ControlNet Video Frame Workflow
- Extract the key frame: Use VideoToPrompt.org to identify and download the specific frame you want to recreate
- Choose your ControlNet model: OpenPose for figures, Canny for edges, Depth for spatial relationships, Lineart for artistic styles
- Set ControlNet weight: Start at 0.7-0.8; higher values preserve more structure, lower values allow more creative interpretation
- Combine with your extracted prompt: The text prompt guides style and content; ControlNet guides composition and structure
- Adjust guidance end: Setting guidance end to 0.8 allows the model to freely resolve final details without constraint
Which ControlNet to Use
- Canny: Detects edges — excellent for architecture, products, and scenes with strong geometric elements
- Depth: Estimates spatial depth — ideal for landscapes and scenes with foreground/background separation
- OpenPose: Detects human body positions — essential for portrait and action scenes
- Lineart: Preserves line drawings — great for stylized or illustrated video sources
- IP-Adapter: Style transfer from a reference image — use a video frame as a style source while applying your extracted prompt
LoRA Models for Style Enhancement
LoRA (Low-Rank Adaptation) models are small fine-tuning files that teach Stable Diffusion specific styles, characters, or concepts. When your video-extracted prompt identifies a particular artistic style, finding a matching LoRA can dramatically enhance the output.
LoRA Prompt Syntax
Add LoRAs to your prompt using the angle bracket syntax: <lora:filename:weight>
Example with LoRA: cinematic still, golden hour, woman standing in wheat field, warm volumetric light, shallow depth of field, film grain <lora:cinematicStyle:0.8> <lora:filmGrain:0.4>
Stacking Multiple LoRAs
You can stack multiple LoRAs, but weights should add up to no more than 1.5 total to avoid artifacts. For video-extracted prompts, a common effective combination is:
- Style LoRA at 0.6-0.8 (handles the overall look)
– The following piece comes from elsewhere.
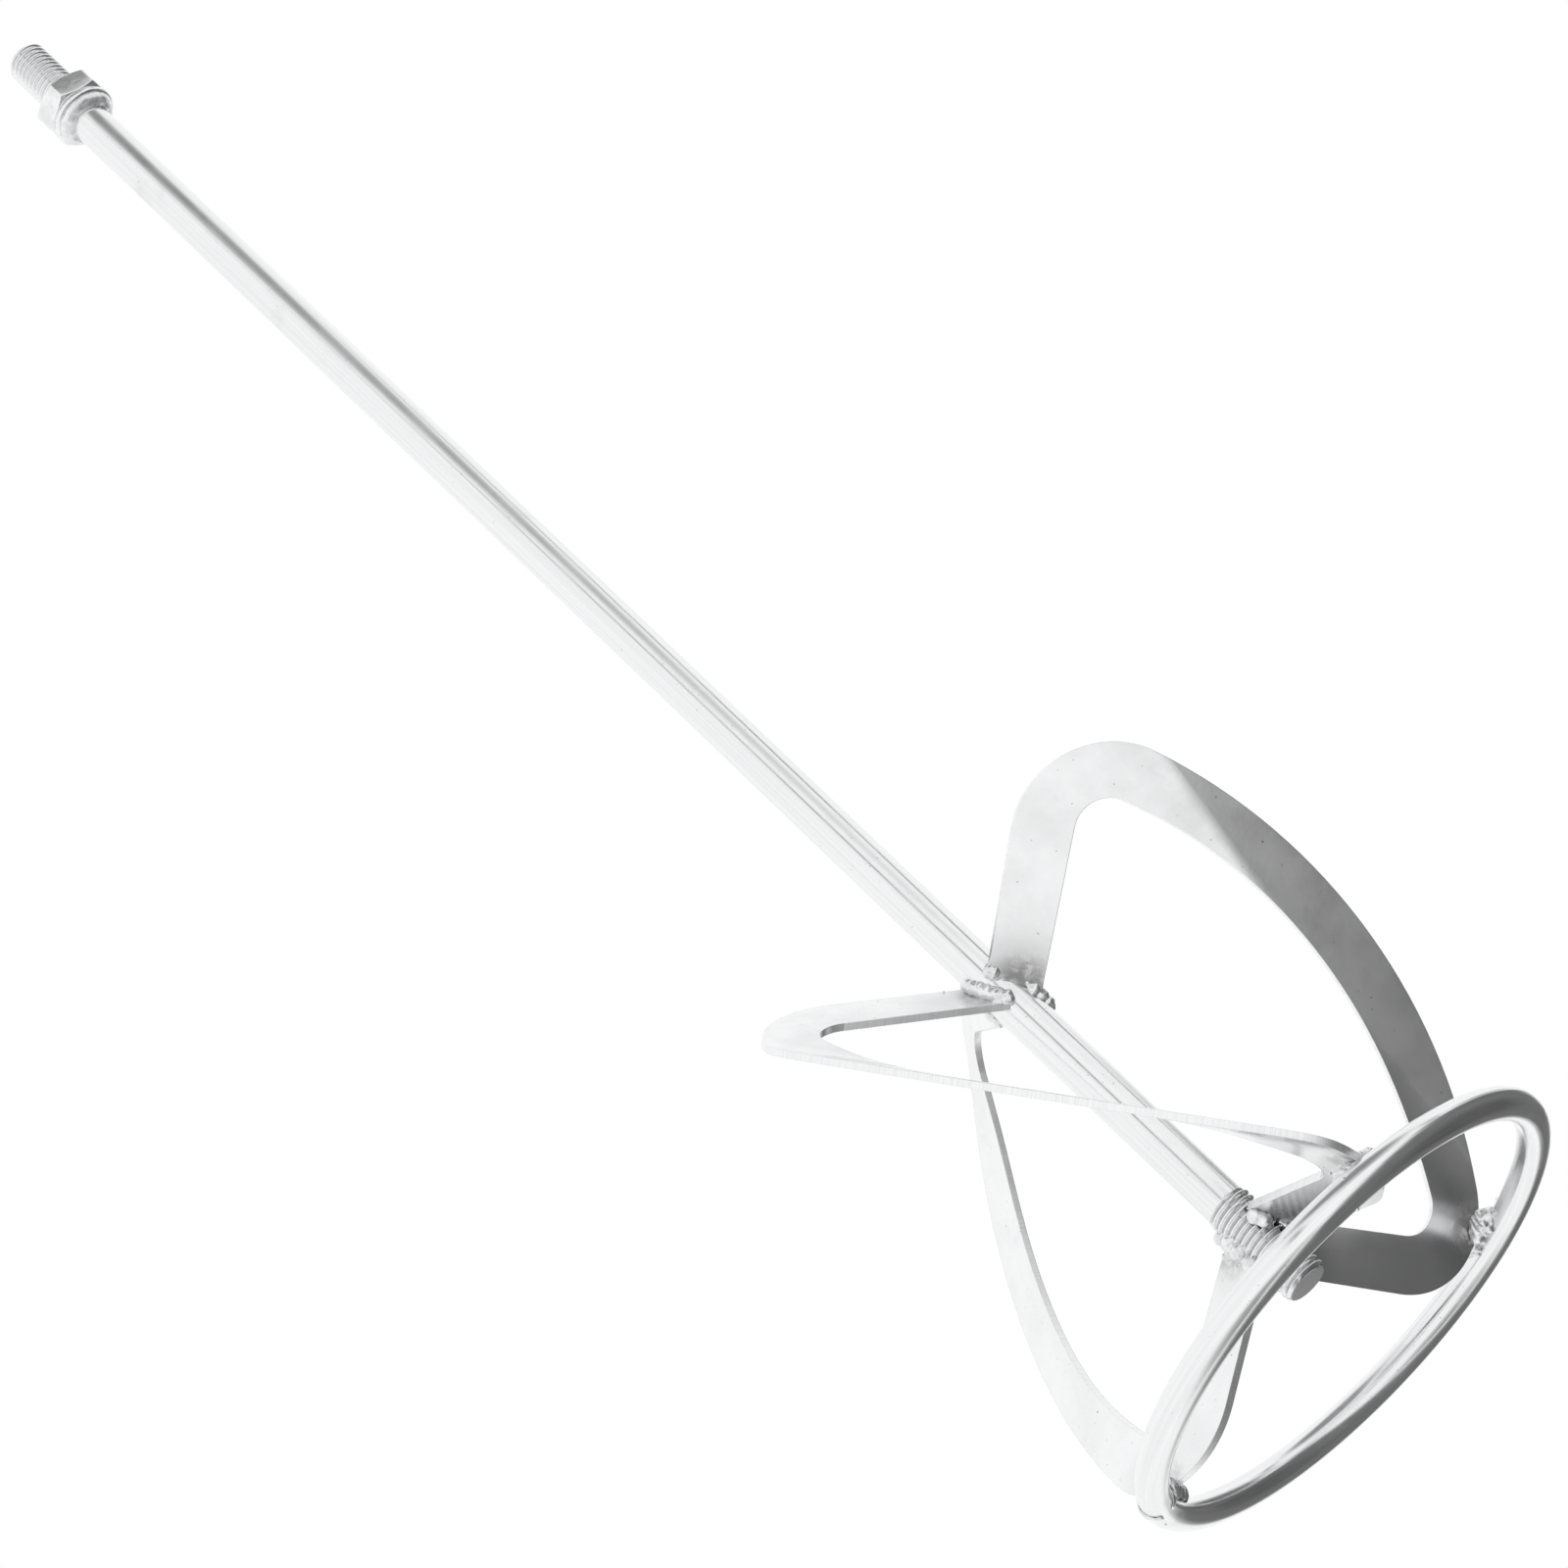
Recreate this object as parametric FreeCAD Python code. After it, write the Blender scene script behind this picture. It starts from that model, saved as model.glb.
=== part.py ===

- Detail enhancer LoRA at 0.3-0.4 (improves texture and sharpness)
- Specific element LoRA at 0.3-0.5 (if needed for lighting or specific objects)
AUTOMATIC1111 vs ComfyUI Workflow Differences
Both interfaces support the same underlying Stable Diffusion models, but they organize the workflow very differently. Your choice affects how you apply video-extracted prompts.
AUTOMATIC1111 Workflow
AUTOMATIC1111 (A1111) uses a form-based interface. Paste your video-extracted prompt directly into the positive prompt box. Key settings to configure:
- Hires fix: Enable for output at 2x resolution — essential for SDXL-quality results on SD 1.5 models
- Restore faces: Enable for portrait prompts extracted from video footage of people
- Tiling: Disable unless your video source was a repeating pattern/texture
- Script: X/Y/Z plot: Use this to test your extracted prompt across different CFG values and samplers simultaneously
ComfyUI Workflow
ComfyUI uses a node-based graph editor that offers more flexibility but a steeper learning curve. For video-extracted prompts, ComfyUI excels because you can:
- Build dedicated "video to image" pipelines that automatically extract frames and apply prompts
- Use the SDXL base + refiner workflow natively for maximum quality
- Chain multiple generations (e.g., extract prompt → generate → upscale → face restore) in one automated graph
- Use the VideoHelperSuite extension to process entire video files frame-by-frame
Example Prompts with SD-Specific Syntax
Here are complete, ready-to-use prompts adapted from common video sources, formatted for Stable Diffusion:
Cinematic Portrait (SD 1.5 Style)
Positive: (masterpiece:1.2), (best quality:1.1), cinematic portrait, young woman, dramatic side lighting, dark background, film noir aesthetic, shallow depth of field, 35mm film, subtle grain, (detailed skin:1.1), high contrast, moody atmosphere, professional photography
Negative: ugly, blurry, low quality, cartoon, anime, overexposed, flat lighting, extra limbs, bad anatomy
Settings: CFG 7.5, DPM++ 2M Karras, 28 steps, 768x1024
Golden Hour Landscape (SDXL Style)
Positive: Breathtaking landscape photograph at golden hour, rolling hills covered in tall grass, warm amber and orange light casting long shadows, distant mountains with atmospheric haze, dramatic cloud formations, shot with a wide-angle lens, photorealistic, hyperdetailed, National Geographic quality, volumetric lighting, 8K resolution
Negative: CGI, artificial, oversaturated, cartoon, painting, low resolution, watermark
Settings: CFG 6, DPM++ SDE Karras, 30 steps, 1024x768
Common Issues and Fixes
Even with perfect video-extracted prompts, Stable Diffusion can produce unexpected results. Here are the most common problems and their solutions:
| Problem | Likely Cause | Fix |
|---|---|---|
| Faces look distorted | Model struggles with faces at small resolution | Enable ADetailer or Restore Faces; increase resolution |
| Colors look washed out | CFG too low or wrong sampler | Increase CFG to 7-8; try DPM++ 2M Karras |
| Prompt ignored partially | Token limit exceeded (SD 1.5) | Trim prompt to 60 words; move key terms to the front |
| Artifacts and noise | CFG too high | Reduce CFG to 6-7.5 |
| Wrong style despite correct prompt | Wrong checkpoint model | Choose a model fine-tuned for the target style |
| ControlNet ignoring structure | Weight too low | Increase ControlNet weight to 0.8-1.0 |
The video-to-prompt workflow for Stable Diffusion rewards patience and experimentation. Start with the extracted prompt as-is, make small adjustments based on your output, and build a personal library of settings that work for your preferred visual styles. With ControlNet and LoRA stacking, you can achieve results that closely mirror the original video source while expressing your unique creative vision.